We’ve pushed happiness over the cognitive horizon as a society
If we can raise level of positivity in the present, our brain performs significantly better when at a positive level than at negative, neutral or stressed
Dopamine (which is released when positive) – makes you happier and turns on all learning centers in your brain, making you better able to adapt to world in different ways
In a two minute span of time, done 21 days in a row, you can retrain your brain to work more optimistically and successful
5 Ways to create lasting positive change
1) Write down 3 new things you are grateful for
brain begins to scan world for things that are positive, rather than negative
2) Journaling about one positive experience that occurred during the day
this lets your brain relive that positive moment
teaches your brain that your behavior matters
Lets your brain get over the cultural ADHD that we have created by constantly multi-tasking
5) Random acts of kindness or conscious acts of kindness
Gave the example of opening your inbox and writing one positive email to someone in your social circle
Today I decided that I wanted to start implementing these five steps into my life. I should start by saying that I think of myself as a pretty positive person. That being said, I wanted to try it out and see if I can tell a difference after making these five steps a part of my regular routine.
Today after work I stopped by the local running store and bought myself a brand new pair of sneakers. I had purchased new shoes last September and am pretty sure I ran them into the ground. These things have no padding or cushion left which is probably why my right knee has been bothering me and not letting me go more than a mile before it would start to throb and force me to walk.
Since I bought the shoes and was anxious to try them out, I decided I’d drive to my new hiking/walking/jogging spot. This past weekend I found a new reservoir trail which is less than five miles from my house. You wouldn’t know it’s off a fairly busy road. Once you park your car and begin walking, you’re immediately faced with a large reservoir which looks like a natural lake. There’s a long path through the woods as well as a paved road which leads into a dirt pathway which follows along the water. There’s also tons of wildlife. I tend to see something new each time I go – a fawn, rabbits, geese, ducks and today I spotted a crane.
My new shoes are great. I ended up running (exercise) to the end of the trail and back (3 miles!) without stopping (except to take a couple pictures). It was beautiful. It was quiet. I passed only two people the whole time I was there. When I got back to my car, I realized that my knee wasn’t throbbing. I also realized that I had committed to starting my 5 steps towards becoming positive. Remembering that I had passed a bench on my run, I turned around and jogged back. Despite being quite warm, covered up in 85 degree weather and tired from the run I knew I wanted to turn back and take advantage of the quiet spot to sit and think.
As I was running back, I glanced up towards the sky. This is what I saw.
I had felt a few raindrops. I had noticed the clouds moving away from the sun. I wasn’t expecting to see something so beautiful.
I spent the next 15 minutes walking back and forth trying to capture the beauty with my phone.
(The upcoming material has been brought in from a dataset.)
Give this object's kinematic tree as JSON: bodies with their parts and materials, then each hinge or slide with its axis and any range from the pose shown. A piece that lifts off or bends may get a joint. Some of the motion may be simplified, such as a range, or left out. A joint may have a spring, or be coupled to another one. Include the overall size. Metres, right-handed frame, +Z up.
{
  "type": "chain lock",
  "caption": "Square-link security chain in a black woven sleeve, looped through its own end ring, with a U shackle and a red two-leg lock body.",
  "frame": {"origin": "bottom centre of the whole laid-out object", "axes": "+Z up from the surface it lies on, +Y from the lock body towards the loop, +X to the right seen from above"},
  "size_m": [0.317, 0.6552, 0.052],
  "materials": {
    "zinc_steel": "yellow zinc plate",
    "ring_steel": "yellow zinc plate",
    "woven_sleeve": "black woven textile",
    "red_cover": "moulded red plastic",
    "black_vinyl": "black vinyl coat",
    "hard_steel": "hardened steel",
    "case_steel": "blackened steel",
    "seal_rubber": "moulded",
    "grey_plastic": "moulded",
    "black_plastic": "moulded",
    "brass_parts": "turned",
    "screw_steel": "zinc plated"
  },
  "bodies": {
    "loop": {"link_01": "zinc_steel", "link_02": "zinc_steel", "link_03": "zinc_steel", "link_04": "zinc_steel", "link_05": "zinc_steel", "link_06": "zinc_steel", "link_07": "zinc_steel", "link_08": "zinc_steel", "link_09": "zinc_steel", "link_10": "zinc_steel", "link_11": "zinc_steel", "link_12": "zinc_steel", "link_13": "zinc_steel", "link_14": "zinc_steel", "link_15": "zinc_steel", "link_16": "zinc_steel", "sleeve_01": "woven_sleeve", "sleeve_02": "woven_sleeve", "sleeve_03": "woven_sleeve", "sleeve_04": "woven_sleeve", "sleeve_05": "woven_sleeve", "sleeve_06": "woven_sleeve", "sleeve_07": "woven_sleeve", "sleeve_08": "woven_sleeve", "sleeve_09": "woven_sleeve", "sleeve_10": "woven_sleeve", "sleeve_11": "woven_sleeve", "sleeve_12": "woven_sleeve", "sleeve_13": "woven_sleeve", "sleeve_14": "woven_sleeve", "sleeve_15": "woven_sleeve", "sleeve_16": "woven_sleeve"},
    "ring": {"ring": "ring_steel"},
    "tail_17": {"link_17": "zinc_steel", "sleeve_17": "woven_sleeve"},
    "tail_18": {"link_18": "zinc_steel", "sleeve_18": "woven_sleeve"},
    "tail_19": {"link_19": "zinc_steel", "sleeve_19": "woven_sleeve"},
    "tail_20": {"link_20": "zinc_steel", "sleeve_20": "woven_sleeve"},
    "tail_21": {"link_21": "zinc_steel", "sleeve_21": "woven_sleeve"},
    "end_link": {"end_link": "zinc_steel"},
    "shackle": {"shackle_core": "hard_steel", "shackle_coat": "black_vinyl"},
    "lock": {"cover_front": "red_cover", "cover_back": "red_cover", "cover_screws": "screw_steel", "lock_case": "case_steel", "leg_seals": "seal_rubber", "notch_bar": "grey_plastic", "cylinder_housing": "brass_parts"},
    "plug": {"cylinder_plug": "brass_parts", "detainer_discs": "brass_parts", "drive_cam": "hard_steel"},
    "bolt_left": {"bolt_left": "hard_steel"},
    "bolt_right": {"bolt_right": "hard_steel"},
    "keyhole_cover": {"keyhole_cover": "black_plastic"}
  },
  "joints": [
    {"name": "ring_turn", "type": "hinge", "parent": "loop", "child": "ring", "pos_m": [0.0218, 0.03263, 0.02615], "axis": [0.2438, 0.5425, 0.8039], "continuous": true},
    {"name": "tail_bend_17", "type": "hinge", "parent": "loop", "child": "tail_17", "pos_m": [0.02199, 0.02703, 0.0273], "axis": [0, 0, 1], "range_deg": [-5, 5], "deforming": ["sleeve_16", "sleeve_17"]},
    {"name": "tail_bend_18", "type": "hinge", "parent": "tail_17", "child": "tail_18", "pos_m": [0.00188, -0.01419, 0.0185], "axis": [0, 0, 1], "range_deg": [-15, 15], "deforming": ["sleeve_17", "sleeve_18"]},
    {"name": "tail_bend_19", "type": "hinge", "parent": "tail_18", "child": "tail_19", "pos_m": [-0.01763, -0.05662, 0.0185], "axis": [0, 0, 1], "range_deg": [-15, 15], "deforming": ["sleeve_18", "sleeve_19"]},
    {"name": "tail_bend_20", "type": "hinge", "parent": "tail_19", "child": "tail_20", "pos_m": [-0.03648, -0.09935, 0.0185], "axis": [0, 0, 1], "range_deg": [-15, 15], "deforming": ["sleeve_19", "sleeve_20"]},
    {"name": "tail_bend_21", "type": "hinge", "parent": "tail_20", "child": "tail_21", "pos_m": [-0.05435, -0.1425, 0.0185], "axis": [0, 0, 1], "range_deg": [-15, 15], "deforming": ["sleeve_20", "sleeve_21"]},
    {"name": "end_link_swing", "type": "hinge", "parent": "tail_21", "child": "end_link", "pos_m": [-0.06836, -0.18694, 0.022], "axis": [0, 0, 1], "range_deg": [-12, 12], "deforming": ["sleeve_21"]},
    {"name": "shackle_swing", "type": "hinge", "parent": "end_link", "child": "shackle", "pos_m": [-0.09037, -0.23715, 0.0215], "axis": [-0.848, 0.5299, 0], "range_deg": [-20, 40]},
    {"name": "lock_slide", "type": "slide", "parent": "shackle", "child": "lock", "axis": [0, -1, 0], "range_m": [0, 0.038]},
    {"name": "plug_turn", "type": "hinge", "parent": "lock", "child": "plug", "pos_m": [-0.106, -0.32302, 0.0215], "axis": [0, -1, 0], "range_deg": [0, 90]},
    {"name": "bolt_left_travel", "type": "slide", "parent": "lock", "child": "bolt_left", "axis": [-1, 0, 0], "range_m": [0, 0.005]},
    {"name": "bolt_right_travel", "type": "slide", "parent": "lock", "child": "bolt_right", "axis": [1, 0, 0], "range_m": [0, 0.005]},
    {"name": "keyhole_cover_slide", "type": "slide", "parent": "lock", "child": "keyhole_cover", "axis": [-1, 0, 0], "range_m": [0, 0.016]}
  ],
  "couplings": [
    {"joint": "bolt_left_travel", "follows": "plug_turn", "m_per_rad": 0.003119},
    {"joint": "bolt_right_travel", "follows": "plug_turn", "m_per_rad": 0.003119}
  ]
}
I think sat down on the bench and began reflecting on three things that I am grateful for.
As I was sitting on the bench, under the rainbow I noticed the group of geese in front of me. I saw this same group last Saturday when I first discovered the reservoir. It lead to start thinking about my own group. The people, friends and family, that surround me on a regular basis. Alhamdulillah, I have an amazing family. I have wonderful friends. My colleagues and students feel like extensions of my family. I couldn’t ask for a better circle.
The second thing I felt grateful for is my location. I really love Connecticut. I’ve lived 27 out of my 28 years here, yet I am just now exploring and finding it for myself. My apartment is in a great part of the state. It’s close to my family and friends. I’m close to work and close to my Muslim community and masjid. I also keep finding these gems where I can be outside and be active. I find that I feel most connected to God is when I’m in nature. And these are the places I keep stumbling upon.
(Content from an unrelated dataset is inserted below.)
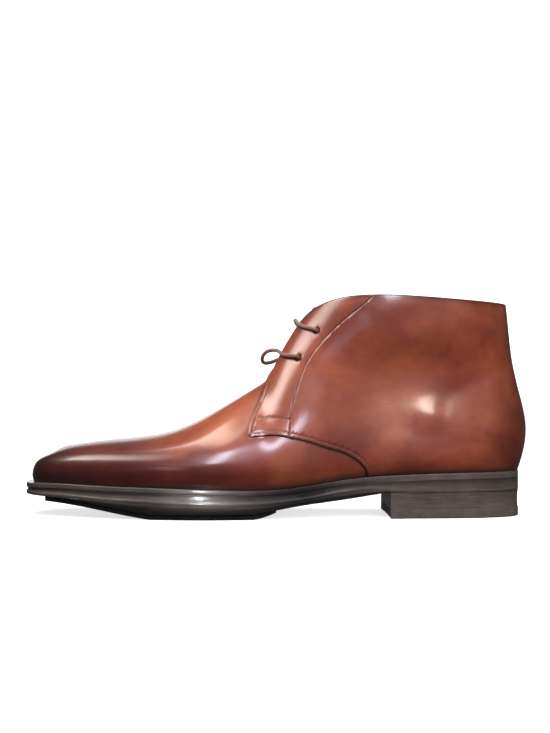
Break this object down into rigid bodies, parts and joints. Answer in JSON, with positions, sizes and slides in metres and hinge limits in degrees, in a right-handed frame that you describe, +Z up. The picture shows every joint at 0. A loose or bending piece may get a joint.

I’m grateful for my job. There’s a very common saying- if you love what you do, you’ll never work a day in your life. I do love my job. I love children. They are so funny and so honest. Tomorrow is the last day of school. While I am looking forward to summer, I know that I’ll miss the individuals I work with on a daily basis. I’ll also miss my kids. I’ve made arrangements with their parents to email back and forth in order to share our summer stories. It’s an amazing feeling to see the change in children and know that you were a part of that.
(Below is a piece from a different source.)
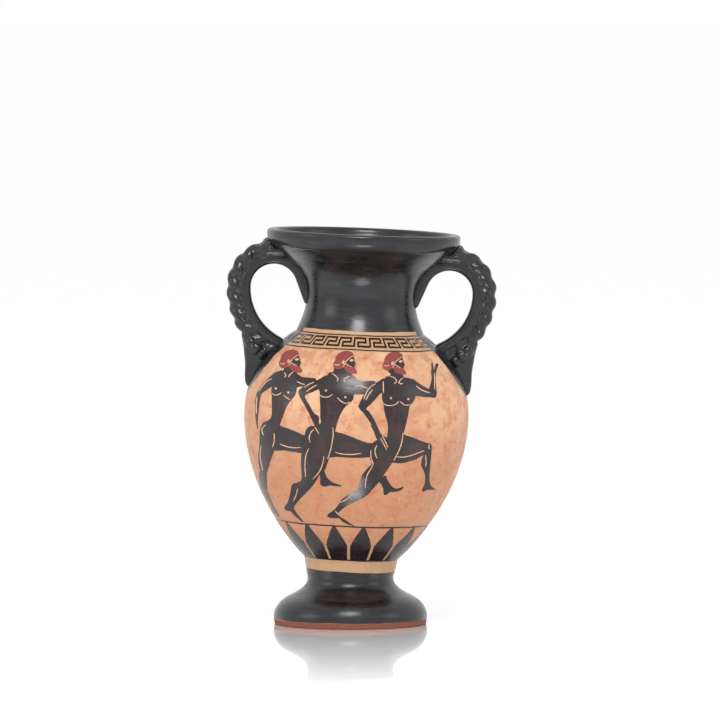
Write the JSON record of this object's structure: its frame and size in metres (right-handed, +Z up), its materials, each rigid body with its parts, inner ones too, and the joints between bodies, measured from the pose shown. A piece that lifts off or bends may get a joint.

I think stopped to think about one part of my day which was most meaningful. Today was the 4th grade Moving Up ceremony. I watched with pride as one of my students walked across stage, took his certificate, read his 4th grade accomplishment and sat through an hour long ceremony. Two years ago he and I spent his entire year working on how to be a student. Words can’t express how much he has changed. He no longer tears my room apart (no exaggeration). He no longer gets upset when there is a book on the table or when he’s asked to complete a math problem. He consistently uses polite language and will sweetly greet me in the morning with, “Excuse me Miss Minor. I just wanted to say hi.” During the ceremony today, he kept looking over and giving me a thumbs up. It was just great. (journaling)
I don’t plan to spend additional time meditating. When I think of our prayers, I think we are training ourselves to quiet our minds and to focus on our conversation with God. I have heard and consistently remind myself that when I am making dua, especially in sujood, I need to be asking with a conscious heart. There are times when I am more successful than not, but alhamdulillah I have (at minimum) five times a day to practice this skill.
We’re told that it is better to do good deeds in secret, so as not to mix intentions of wanting praise from others. That being said, a coworker shared a story today which shows the impact a random act of kindness can have. After sharing the gems from the TEDTalk with my colleague, she stopped and told me how she had a really rough morning. She wasn’t feeling well. She knew that she had a 12 hour work day. She had been arguing with her husband and had given up hope that the rest of her day would go in a different direction. Then she went to get her coffee from Dunkin Donuts. She was told by the cashier that the person in front of her had paid for her order. She drove away with tears streaming down her face. That one small act turned her day around. She called her husband and apologized. She saw the positive, rather than the negative.
InshAllah I hope this post brings about something good. Something positive. I encourage you to watch the TEDTalk (and the other documentaries). Let me know if you try out some of the 5 ways to create lasting positive change.